• **Request**:
Review the lines that follow and copy each one that contains the word "points".

* START Data *

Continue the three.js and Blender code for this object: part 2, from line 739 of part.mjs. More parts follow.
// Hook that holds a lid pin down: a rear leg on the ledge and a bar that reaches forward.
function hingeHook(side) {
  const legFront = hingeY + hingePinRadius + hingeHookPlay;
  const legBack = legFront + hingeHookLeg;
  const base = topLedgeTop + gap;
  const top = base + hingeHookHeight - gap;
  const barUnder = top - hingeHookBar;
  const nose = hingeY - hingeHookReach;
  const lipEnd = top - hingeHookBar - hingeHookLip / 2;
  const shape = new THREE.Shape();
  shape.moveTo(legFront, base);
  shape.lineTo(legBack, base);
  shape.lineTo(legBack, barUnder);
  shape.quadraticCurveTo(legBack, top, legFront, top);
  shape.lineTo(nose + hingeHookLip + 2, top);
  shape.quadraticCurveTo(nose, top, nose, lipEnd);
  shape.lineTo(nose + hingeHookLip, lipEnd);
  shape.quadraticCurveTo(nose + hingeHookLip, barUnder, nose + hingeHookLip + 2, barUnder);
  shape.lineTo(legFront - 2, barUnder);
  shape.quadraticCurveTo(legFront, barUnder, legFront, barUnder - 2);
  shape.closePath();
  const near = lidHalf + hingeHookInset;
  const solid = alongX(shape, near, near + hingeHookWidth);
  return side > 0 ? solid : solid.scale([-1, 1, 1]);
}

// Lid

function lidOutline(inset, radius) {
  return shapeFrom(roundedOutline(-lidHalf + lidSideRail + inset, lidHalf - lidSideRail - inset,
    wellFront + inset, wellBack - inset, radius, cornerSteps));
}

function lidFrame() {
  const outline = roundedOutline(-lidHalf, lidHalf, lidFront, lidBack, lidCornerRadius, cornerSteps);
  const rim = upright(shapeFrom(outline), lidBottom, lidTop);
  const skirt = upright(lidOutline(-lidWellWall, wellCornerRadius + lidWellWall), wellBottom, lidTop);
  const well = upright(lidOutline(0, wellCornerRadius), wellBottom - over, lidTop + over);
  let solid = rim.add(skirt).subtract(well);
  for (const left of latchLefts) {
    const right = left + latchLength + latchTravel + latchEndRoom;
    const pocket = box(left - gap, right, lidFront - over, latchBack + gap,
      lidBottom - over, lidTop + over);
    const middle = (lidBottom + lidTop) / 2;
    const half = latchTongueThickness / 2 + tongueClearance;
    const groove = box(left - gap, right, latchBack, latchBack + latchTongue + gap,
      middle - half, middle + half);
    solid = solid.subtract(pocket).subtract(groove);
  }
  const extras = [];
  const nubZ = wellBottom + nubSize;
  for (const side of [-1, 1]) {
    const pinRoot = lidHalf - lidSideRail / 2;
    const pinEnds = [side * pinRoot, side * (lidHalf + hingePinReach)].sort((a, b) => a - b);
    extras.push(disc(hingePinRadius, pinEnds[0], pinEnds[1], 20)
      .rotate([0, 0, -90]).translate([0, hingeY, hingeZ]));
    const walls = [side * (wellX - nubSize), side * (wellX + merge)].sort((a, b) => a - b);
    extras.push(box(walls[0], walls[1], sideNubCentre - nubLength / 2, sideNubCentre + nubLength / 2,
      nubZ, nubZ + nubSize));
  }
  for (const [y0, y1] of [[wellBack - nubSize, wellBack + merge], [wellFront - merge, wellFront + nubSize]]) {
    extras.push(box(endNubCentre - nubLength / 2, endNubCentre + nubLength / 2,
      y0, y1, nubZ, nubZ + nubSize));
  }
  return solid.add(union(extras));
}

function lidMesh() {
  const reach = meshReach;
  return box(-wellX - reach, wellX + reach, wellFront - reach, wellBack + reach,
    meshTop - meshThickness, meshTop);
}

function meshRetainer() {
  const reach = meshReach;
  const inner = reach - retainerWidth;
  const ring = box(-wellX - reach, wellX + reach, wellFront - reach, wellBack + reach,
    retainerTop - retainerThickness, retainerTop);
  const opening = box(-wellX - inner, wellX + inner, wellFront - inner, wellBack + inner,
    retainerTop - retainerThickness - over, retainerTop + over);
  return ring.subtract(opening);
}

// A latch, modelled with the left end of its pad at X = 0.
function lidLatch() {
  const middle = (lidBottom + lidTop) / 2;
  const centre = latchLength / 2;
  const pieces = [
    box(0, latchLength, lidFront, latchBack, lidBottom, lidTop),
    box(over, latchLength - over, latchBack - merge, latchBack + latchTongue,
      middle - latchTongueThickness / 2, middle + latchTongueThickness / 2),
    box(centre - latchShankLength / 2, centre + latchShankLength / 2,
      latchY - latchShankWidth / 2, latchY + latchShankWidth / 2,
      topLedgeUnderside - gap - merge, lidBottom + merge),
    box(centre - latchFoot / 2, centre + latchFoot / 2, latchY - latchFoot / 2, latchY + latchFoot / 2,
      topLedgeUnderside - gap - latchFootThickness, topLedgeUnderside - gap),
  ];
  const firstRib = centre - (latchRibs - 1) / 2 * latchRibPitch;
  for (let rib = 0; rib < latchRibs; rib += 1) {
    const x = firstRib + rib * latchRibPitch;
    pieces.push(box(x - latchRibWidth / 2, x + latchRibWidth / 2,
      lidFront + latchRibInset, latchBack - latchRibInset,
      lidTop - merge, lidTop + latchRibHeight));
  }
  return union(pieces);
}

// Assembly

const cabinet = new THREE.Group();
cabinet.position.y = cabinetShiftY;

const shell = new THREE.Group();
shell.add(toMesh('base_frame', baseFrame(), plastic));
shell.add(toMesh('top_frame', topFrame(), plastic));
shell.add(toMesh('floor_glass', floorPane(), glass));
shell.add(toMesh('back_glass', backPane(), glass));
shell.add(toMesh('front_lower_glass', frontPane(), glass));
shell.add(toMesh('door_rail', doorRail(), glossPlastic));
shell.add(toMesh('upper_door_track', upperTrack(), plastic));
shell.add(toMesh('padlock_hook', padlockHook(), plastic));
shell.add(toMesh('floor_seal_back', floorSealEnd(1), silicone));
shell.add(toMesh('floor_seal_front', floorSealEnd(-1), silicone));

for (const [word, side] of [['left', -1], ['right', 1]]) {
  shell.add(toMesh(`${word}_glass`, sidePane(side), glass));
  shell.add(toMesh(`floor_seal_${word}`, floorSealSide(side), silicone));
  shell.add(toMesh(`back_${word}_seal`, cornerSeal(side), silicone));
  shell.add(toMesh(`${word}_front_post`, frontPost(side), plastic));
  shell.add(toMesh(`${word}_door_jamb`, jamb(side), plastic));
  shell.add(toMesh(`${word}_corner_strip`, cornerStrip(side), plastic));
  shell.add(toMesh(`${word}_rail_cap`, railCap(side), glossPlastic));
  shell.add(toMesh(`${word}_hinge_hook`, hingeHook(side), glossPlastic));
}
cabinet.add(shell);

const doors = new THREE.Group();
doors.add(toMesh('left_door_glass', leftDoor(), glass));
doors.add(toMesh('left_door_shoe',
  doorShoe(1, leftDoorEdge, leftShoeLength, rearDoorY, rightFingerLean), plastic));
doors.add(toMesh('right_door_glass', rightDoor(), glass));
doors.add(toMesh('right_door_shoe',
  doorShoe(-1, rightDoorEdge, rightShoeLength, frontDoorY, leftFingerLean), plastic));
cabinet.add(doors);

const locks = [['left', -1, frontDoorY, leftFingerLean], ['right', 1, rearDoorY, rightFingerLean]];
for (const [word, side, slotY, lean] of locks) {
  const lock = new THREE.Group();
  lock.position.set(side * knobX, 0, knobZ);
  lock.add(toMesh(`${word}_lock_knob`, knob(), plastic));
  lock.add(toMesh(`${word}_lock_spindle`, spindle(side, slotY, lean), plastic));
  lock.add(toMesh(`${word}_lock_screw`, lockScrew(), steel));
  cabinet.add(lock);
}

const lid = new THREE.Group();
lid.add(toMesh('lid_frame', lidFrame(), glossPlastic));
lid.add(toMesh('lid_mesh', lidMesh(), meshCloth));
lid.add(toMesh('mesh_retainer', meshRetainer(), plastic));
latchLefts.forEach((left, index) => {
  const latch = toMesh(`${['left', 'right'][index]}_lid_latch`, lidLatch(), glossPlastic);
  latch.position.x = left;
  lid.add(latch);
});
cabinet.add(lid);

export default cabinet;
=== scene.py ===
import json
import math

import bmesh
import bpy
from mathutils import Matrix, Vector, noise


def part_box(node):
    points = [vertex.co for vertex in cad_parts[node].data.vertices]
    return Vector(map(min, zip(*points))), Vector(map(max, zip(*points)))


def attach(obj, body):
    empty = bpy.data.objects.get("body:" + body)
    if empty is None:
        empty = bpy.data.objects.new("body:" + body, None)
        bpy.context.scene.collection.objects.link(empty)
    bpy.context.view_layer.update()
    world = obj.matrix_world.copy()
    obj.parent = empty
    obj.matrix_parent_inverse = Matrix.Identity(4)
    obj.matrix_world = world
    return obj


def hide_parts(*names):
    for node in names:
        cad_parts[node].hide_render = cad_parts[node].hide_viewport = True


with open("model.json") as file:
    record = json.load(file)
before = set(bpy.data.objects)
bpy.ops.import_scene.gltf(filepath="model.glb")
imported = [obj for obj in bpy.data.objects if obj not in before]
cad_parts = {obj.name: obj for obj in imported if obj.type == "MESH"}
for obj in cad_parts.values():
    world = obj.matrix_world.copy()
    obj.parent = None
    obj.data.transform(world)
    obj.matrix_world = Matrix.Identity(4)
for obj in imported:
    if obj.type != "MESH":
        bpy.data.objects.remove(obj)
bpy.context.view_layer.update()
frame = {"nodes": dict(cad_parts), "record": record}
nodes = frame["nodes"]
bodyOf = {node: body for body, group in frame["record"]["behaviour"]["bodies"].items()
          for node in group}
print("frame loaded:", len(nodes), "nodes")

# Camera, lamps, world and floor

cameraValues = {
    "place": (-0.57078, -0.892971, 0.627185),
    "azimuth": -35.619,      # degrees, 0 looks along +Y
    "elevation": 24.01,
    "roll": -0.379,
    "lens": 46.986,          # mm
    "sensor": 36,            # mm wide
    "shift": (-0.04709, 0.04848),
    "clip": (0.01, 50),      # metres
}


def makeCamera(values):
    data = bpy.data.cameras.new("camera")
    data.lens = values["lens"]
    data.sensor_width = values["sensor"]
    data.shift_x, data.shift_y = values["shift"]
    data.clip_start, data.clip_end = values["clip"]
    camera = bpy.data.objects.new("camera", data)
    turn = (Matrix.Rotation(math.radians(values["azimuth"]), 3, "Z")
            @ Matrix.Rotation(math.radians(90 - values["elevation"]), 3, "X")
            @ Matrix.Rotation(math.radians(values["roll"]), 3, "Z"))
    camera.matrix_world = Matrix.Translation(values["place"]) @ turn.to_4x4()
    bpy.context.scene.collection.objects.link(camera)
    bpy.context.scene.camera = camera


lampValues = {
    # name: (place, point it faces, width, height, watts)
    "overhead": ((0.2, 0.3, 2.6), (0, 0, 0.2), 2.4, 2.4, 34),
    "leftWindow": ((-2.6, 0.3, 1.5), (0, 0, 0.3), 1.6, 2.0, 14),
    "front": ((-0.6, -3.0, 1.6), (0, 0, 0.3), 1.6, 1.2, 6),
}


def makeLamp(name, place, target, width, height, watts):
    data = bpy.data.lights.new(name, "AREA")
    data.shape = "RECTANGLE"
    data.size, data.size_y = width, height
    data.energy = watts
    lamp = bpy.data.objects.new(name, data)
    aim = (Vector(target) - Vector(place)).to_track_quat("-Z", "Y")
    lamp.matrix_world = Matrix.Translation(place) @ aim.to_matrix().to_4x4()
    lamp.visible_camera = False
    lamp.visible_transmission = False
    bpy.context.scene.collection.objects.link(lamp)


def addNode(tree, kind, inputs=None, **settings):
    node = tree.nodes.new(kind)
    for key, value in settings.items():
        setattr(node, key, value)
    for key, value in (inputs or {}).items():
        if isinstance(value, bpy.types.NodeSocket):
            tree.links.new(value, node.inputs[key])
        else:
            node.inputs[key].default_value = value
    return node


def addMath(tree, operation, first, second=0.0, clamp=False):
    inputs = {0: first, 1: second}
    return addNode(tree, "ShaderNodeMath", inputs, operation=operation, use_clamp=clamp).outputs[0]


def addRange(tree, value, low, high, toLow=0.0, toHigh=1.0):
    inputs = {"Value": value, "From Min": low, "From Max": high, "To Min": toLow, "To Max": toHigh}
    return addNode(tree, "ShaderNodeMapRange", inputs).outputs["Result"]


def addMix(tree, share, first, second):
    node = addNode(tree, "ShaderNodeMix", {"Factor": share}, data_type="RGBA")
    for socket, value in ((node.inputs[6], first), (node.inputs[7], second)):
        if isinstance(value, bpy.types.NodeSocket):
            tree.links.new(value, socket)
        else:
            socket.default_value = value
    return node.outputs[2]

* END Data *

• **Solution for this task**:
    points = [vertex.co for vertex in cad_parts[node].data.vertices]
    return Vector(map(min, zip(*points))), Vector(map(max, zip(*points)))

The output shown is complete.